Por Ana Lúcia Lutterbach-Holck

“…ser contemporâneo é, antes de tudo, uma questão de coragem: porque significa ser capaz não apenas de manter fixo o olhar no escuro da época, mas também de perceber nesse escuro uma luz que, dirigida para nós, distancia-se infinitamente de nós. Ou ainda: ser pontual num compromisso ao qual se pode apenas faltar”.
Giorgio Agamben[1]

A psicanálise freudiana promoveu um verdadeiro reviramento na moral vitoriana e, em consequência, na família, ao fundamentar a ordem social na morte do Pai e no incesto e colocar o mito edípico no centro da subjetividade, ao explorar a sexualidade infantil e a fixação pulsional, ao interrogar-se sobre a sexualidade feminina, retirar a homossexualidade da classificação patológica etc.

Depois de Freud, uma certa psicanálise, ao valorizar um ego forte e cheio de “força de vontade”, propiciou uma interpretação dos sintomas que deixava recair sobre os pais a culpa pelos sintomas do sujeito, desresponsabilizando-o por seu destino. Ou seja, a culpa era da mãe, deixando a psicanálise confundir-se com uma educação ou tentativa de normalização do comportamento. E hoje vemos a atualização de tal prática no conhecido jargão que se popularizou como “qualidade de vida”: padrões de alimentação, exercícios, medicalização e objetos de consumo que supostamente garantiriam longevidade e uma vida “saudável”, ignorando que nossas ações são orientadas por outras coordenadas que não podem ser expressas, nem impressas em receitas ideais.

Lacan recupera e inova a experiência analítica ao promover, inicialmente, o mito à estrutura e o inconsciente estruturado como linguagem. A família é reduzida a seus elementos estruturais, e uma nova formalização, os discursos como matemas permitiram pensar as relações como laços. Mais tarde, o aforismo de Lacan “não há relação sexual” coloca em primeiro plano o gozo singular traçado pelos vazios deixados pelos significantes no corpo, cujas vias de satisfação, no final de uma análise tornam-se sinthoma como invenção com o quê do gozo resta como pura reiteração do mesmo.

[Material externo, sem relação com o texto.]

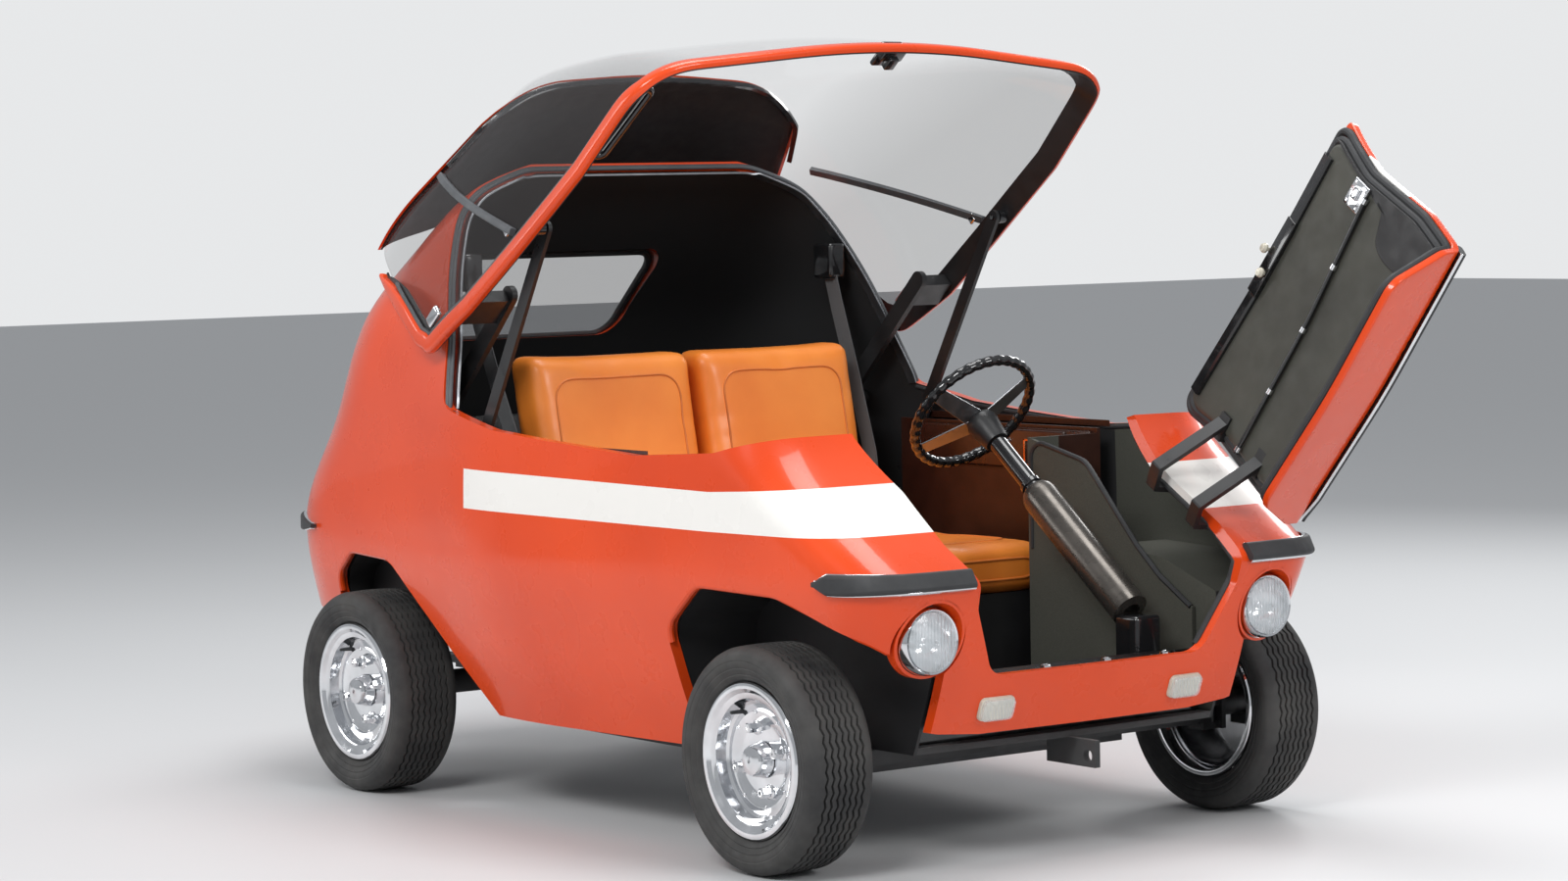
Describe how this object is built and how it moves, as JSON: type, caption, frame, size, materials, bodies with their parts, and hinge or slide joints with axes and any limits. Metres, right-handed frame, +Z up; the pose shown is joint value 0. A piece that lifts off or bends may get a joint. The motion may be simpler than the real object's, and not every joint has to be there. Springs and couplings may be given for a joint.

Nessa perspectiva, há uma movimentação de lugares e funções e um sem saber, que nos deixa no escuro de nossa época. Esse Encontro sobre os “Assuntos de família” nos instiga à coragem, coragem para explorar o contemporâneo, sempre inapreensível, a partir de nossa prática cotidiana, quando homens, mulheres, pais e filhos, rompem com a tradição patriarcal e nos convidam à invenção.

NOTAS

  1. Agamben, G. (2009), O que é contemporâneo? E outros ensaios, Chapecó: Argos editor da Unochapecó.